Если мы откажемся от идеи законченности идеального героя и решимся допустить духовную динамику образа, то легко увидим, что обе части былины (о Садке- спорщике и про Садка - богатого гостя) пронизаны общими ценностями и единым смыслом. Это песня о талантливом гусляре, который сперва разбогател при лукавом содействии морского дьявола, а затем оказался в ловушке и спасся благодаря помощи святого Николы. Однако для понимания духовной «логики» сюжета исследователю необходимо было проследить ценностные координаты каждого поступка героя - так, как «прослеживал» их сердцем традиционный слушатель.
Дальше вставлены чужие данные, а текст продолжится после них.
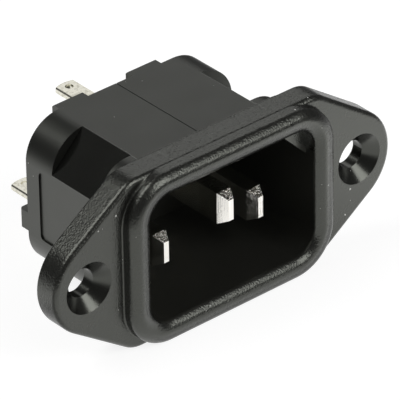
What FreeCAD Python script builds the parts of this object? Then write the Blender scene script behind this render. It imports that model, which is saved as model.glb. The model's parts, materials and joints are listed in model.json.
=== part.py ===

Тем временем ученики и последователи В. Я. Проппа, пытавшиеся применить к былинам метод структурного анализа, а также наработки так называемой финской школы, стремились выявить в русском эпосе типовые «сюжетные схемы», сопоставимые с внешне похожими схемами эпоса других народов. На этом основании они хотели показать генетическую связь былин с обрядами, которые современные этнографы фиксировали у народов, находящихся на ранней стадии развития (тотемные предки, инициации, «мужские дома», инцест и т.п.).
Б. Н. Путилов в ранней работе 1965 года утверждает, что старина о Казарине «может быть включена в обширный круг славянских эпических песен и баллад, для которых характерна тема инцеста брата и сестры» [26, с. 16]. Негативное отношение родителей к Казарину учёный объясняет тем, что им была известна злая судьба сына: он обречён вступить в связь с сестрой.

Исследователя не смущает то, что в былине герой счастливо избегает этой связи: сближение с реконструируемым архаичным мифом позволяет Б. Н. Путилову подразумевать порчу изначального сюжета за время его бытования в православной крестьянской среде. «Изучение архаических традиций показывает, что сестра есть суженая брата, она предназначена ему с рождения, брак с ней - удел героя» [26, с. 17], настаивает исследователь.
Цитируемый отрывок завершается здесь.